:: Work to complete ::
Give every entry again, word for word and in full.

####

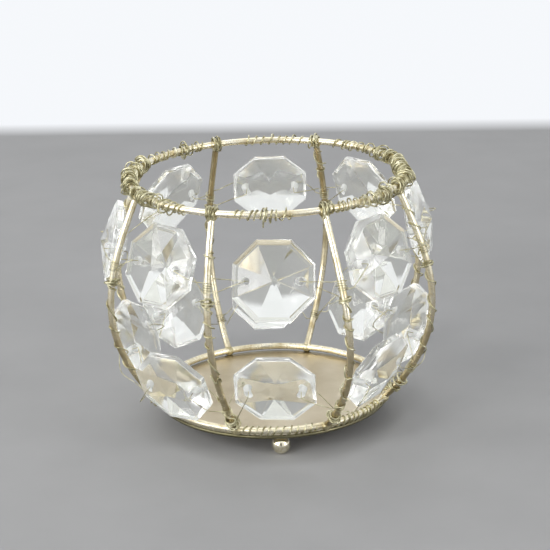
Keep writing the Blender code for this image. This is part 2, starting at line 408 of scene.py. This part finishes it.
def solder():
    """The plated solder at the joints: uneven, a little darker in its dips."""
    look = Look("plated_solder")
    look.set(Metallic=1.0)
    lumps = look.noise(900, 4)
    golds = [(0.32, (0.34, 0.28, 0.14)), (0.52, (0.62, 0.55, 0.34)), (0.75, (0.86, 0.80, 0.58))]
    look.colour(look.ramp(lumps, golds))
    look.rough(look.range(lumps, 0.48, 0.28))
    look.bump(lumps, 0.5, 0.00012)
    return look.material


def crystal_glass():
    """Clear polished glass with a faint yellow green cast and wipe marks."""
    look = Look("cut_crystal")
    look.set(Transmission_Weight=0.94, IOR=1.53)
    wipes = look.noise(160, 4, 0.6, (1.0, 1.0, 0.35))
    look.colour(look.ramp(wipes, [(0.35, (0.955, 0.968, 0.925)), (0.65, (0.988, 0.992, 0.958))]))
    look.rough(look.range(wipes, 0.050, 0.008))
    look.bump(look.noise(420, 2), 0.05, 0.00003)
    # Painted glow where light is caught between the facets
    look.catch_light(0.75)
    return look.material


def drilled_glass():
    """The ground, whitish inside of a drilled hole, with a faint painted glow."""
    look = Look("drilled_crystal")
    look.set(Transmission_Weight=0.25, IOR=1.53)
    grain = look.noise(5000, 3)
    look.colour(look.ramp(grain, [(0.3, (0.86, 0.88, 0.87)), (0.7, (0.97, 0.98, 0.98))]))
    look.rough(look.range(grain, 0.60, 0.35))
    look.bump(grain, 0.4, 0.00004)
    # Painted glow: the walls of the holes glow faintly
    look.paint_glow_within(0.15)
    return look.material


GOLD = gold_wire("pale_gold_wire")
# Painted shade: the ribs darken towards their feet; the rear ribs are darker all along, most
# towards their tops
RIB_GOLD = gold_wire("foot_shaded_gold_wire", shade_low=1.0)
REAR_GOLD = gold_wire("shaded_rear_gold_wire", shade_low=0.45, shade_high=1.0)
FOOT = foot_gold()
FINE = fine_wire()
PLATE = plate_metal()
SOLDER = solder()
GLASS = crystal_glass()
DRILLED = drilled_glass()


# Meshes


def piece(name, mesh, looks, body="cage", nodes=()):
    """A piece of the object with these materials, riding on a body in place of these nodes."""
    thing = in_scene(name, mesh)
    for look in looks:
        mesh.materials.append(look)
    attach(thing, body)
    if nodes:
        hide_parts(*nodes)


def mesh_of(name, shape):
    """A mesh of a bmesh, which is freed."""
    mesh = bpy.data.meshes.new(name)
    shape.to_mesh(mesh)
    shape.free()
    return mesh


def smooth_path(points, steps):
    """A Catmull-Rom curve through the points, with this many steps between two of them."""
    spots = [Vector(point) for point in points]
    ends = [2 * spots[0] - spots[1]] + spots + [2 * spots[-1] - spots[-2]]
    path = []
    for before, start, end, after in zip(ends, ends[1:], ends[2:], ends[3:]):
        for step in range(steps):
            t = step / steps
            path.append(
                0.5
                * (
                    2 * start
                    + (end - before) * t
                    + (2 * before - 5 * start + 4 * end - after) * t**2
                    + (3 * start - before - 3 * end + after) * t**3
                )
            )
    return path + [spots[-1]]


def tube_mesh(name, path, radius, sides, closed=False):
    """A round wire along a path, with round ends unless it is a closed ring."""
    points = np.array([tuple(point) for point in path])
    sizes = np.broadcast_to(np.asarray(radius, float), len(points)).copy()
    if closed:
        tangents = np.roll(points, -1, axis=0) - np.roll(points, 1, axis=0)
    else:
        tangents = np.gradient(points, axis=0)
    tangents /= np.linalg.norm(tangents, axis=1)[:, None]
    if not closed:
        cap_angles = np.radians((80, 55, 28))
        first, last = tangents[0], tangents[-1]
        head = [points[0] - first * sizes[0] * sin(angle) for angle in cap_angles]
        tail = [points[-1] + last * sizes[-1] * sin(angle) for angle in cap_angles[::-1]]
        caps = np.cos(cap_angles)
        points = np.vstack([head, points, tail])
        sizes = np.concatenate([caps * sizes[0], sizes, caps[::-1] * sizes[-1]])
        tangents = np.vstack([[first] * len(caps), tangents, [last] * len(caps)])
    start = np.array((0, 0, 1.0)) if abs(tangents[0][2]) < 0.9 else np.array((1.0, 0, 0))
    normals = []
    normal = start
    for tangent in tangents:
        normal = normal - tangent * normal.dot(tangent)
        normal /= np.linalg.norm(normal)
        normals.append(normal)
    normals = np.array(normals)
    binormals = np.cross(tangents, normals)
    angles = np.arange(sides) * tau / sides
    rings = points[:, None] + sizes[:, None, None] * (
        np.cos(angles)[None, :, None] * normals[:, None]
        + np.sin(angles)[None, :, None] * binormals[:, None]
    )
    count = len(points)
    vertices = rings.reshape(-1, 3).tolist()
    faces = []
    for ring in range(count if closed else count - 1):
        here, there = ring * sides, (ring + 1) % count * sides
        for side in range(sides):
            beside = (side + 1) % sides
            faces.append((here + side, here + beside, there + beside, there + side))
    if not closed:
        for ring, turn in ((0, -1), (count - 1, 1)):
            face = [ring * sides + side for side in range(sides)]
            faces.append(face[::turn])
    mesh = bpy.data.meshes.new(name)
    mesh.from_pydata(vertices, [], faces)
    mesh.shade_smooth()
    return mesh


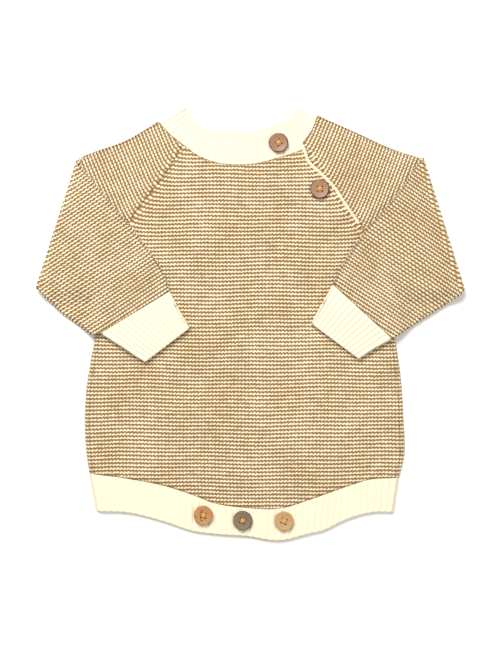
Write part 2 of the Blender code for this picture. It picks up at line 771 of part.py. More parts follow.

####

:: Reply ::
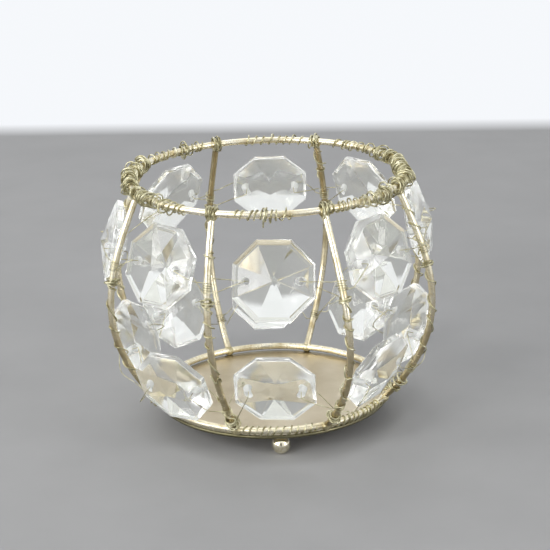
Keep writing the Blender code for this image. This is part 2, starting at line 408 of scene.py. This part finishes it.
def solder():
    """The plated solder at the joints: uneven, a little darker in its dips."""
    look = Look("plated_solder")
    look.set(Metallic=1.0)
    lumps = look.noise(900, 4)
    golds = [(0.32, (0.34, 0.28, 0.14)), (0.52, (0.62, 0.55, 0.34)), (0.75, (0.86, 0.80, 0.58))]
    look.colour(look.ramp(lumps, golds))
    look.rough(look.range(lumps, 0.48, 0.28))
    look.bump(lumps, 0.5, 0.00012)
    return look.material


def crystal_glass():
    """Clear polished glass with a faint yellow green cast and wipe marks."""
    look = Look("cut_crystal")
    look.set(Transmission_Weight=0.94, IOR=1.53)
    wipes = look.noise(160, 4, 0.6, (1.0, 1.0, 0.35))
    look.colour(look.ramp(wipes, [(0.35, (0.955, 0.968, 0.925)), (0.65, (0.988, 0.992, 0.958))]))
    look.rough(look.range(wipes, 0.050, 0.008))
    look.bump(look.noise(420, 2), 0.05, 0.00003)
    # Painted glow where light is caught between the facets
    look.catch_light(0.75)
    return look.material


def drilled_glass():
    """The ground, whitish inside of a drilled hole, with a faint painted glow."""
    look = Look("drilled_crystal")
    look.set(Transmission_Weight=0.25, IOR=1.53)
    grain = look.noise(5000, 3)
    look.colour(look.ramp(grain, [(0.3, (0.86, 0.88, 0.87)), (0.7, (0.97, 0.98, 0.98))]))
    look.rough(look.range(grain, 0.60, 0.35))
    look.bump(grain, 0.4, 0.00004)
    # Painted glow: the walls of the holes glow faintly
    look.paint_glow_within(0.15)
    return look.material


GOLD = gold_wire("pale_gold_wire")
# Painted shade: the ribs darken towards their feet; the rear ribs are darker all along, most
# towards their tops
RIB_GOLD = gold_wire("foot_shaded_gold_wire", shade_low=1.0)
REAR_GOLD = gold_wire("shaded_rear_gold_wire", shade_low=0.45, shade_high=1.0)
FOOT = foot_gold()
FINE = fine_wire()
PLATE = plate_metal()
SOLDER = solder()
GLASS = crystal_glass()
DRILLED = drilled_glass()


# Meshes


def piece(name, mesh, looks, body="cage", nodes=()):
    """A piece of the object with these materials, riding on a body in place of these nodes."""
    thing = in_scene(name, mesh)
    for look in looks:
        mesh.materials.append(look)
    attach(thing, body)
    if nodes:
        hide_parts(*nodes)


def mesh_of(name, shape):
    """A mesh of a bmesh, which is freed."""
    mesh = bpy.data.meshes.new(name)
    shape.to_mesh(mesh)
    shape.free()
    return mesh


def smooth_path(points, steps):
    """A Catmull-Rom curve through the points, with this many steps between two of them."""
    spots = [Vector(point) for point in points]
    ends = [2 * spots[0] - spots[1]] + spots + [2 * spots[-1] - spots[-2]]
    path = []
    for before, start, end, after in zip(ends, ends[1:], ends[2:], ends[3:]):
        for step in range(steps):
            t = step / steps
            path.append(
                0.5
                * (
                    2 * start
                    + (end - before) * t
                    + (2 * before - 5 * start + 4 * end - after) * t**2
                    + (3 * start - before - 3 * end + after) * t**3
                )
            )
    return path + [spots[-1]]


def tube_mesh(name, path, radius, sides, closed=False):
    """A round wire along a path, with round ends unless it is a closed ring."""
    points = np.array([tuple(point) for point in path])
    sizes = np.broadcast_to(np.asarray(radius, float), len(points)).copy()
    if closed:
        tangents = np.roll(points, -1, axis=0) - np.roll(points, 1, axis=0)
    else:
        tangents = np.gradient(points, axis=0)
    tangents /= np.linalg.norm(tangents, axis=1)[:, None]
    if not closed:
        cap_angles = np.radians((80, 55, 28))
        first, last = tangents[0], tangents[-1]
        head = [points[0] - first * sizes[0] * sin(angle) for angle in cap_angles]
        tail = [points[-1] + last * sizes[-1] * sin(angle) for angle in cap_angles[::-1]]
        caps = np.cos(cap_angles)
        points = np.vstack([head, points, tail])
        sizes = np.concatenate([caps * sizes[0], sizes, caps[::-1] * sizes[-1]])
        tangents = np.vstack([[first] * len(caps), tangents, [last] * len(caps)])
    start = np.array((0, 0, 1.0)) if abs(tangents[0][2]) < 0.9 else np.array((1.0, 0, 0))
    normals = []
    normal = start
    for tangent in tangents:
        normal = normal - tangent * normal.dot(tangent)
        normal /= np.linalg.norm(normal)
        normals.append(normal)
    normals = np.array(normals)
    binormals = np.cross(tangents, normals)
    angles = np.arange(sides) * tau / sides
    rings = points[:, None] + sizes[:, None, None] * (
        np.cos(angles)[None, :, None] * normals[:, None]
        + np.sin(angles)[None, :, None] * binormals[:, None]
    )
    count = len(points)
    vertices = rings.reshape(-1, 3).tolist()
    faces = []
    for ring in range(count if closed else count - 1):
        here, there = ring * sides, (ring + 1) % count * sides
        for side in range(sides):
            beside = (side + 1) % sides
            faces.append((here + side, here + beside, there + beside, there + side))
    if not closed:
        for ring, turn in ((0, -1), (count - 1, 1)):
            face = [ring * sides + side for side in range(sides)]
            faces.append(face[::turn])
    mesh = bpy.data.meshes.new(name)
    mesh.from_pydata(vertices, [], faces)
    mesh.shade_smooth()
    return mesh


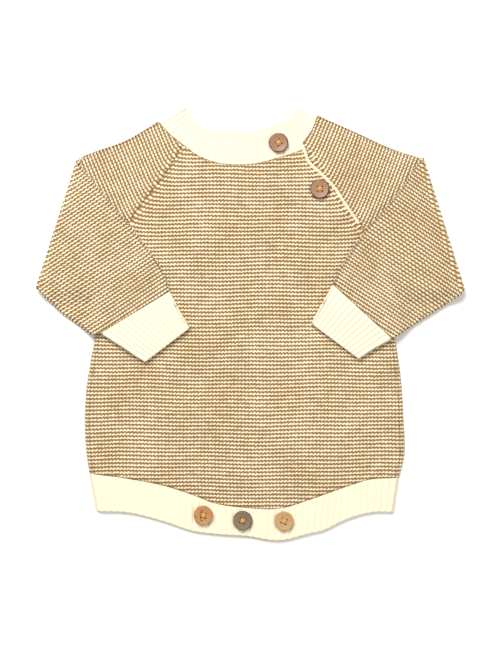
Write part 2 of the Blender code for this picture. It picks up at line 771 of part.py. More parts follow.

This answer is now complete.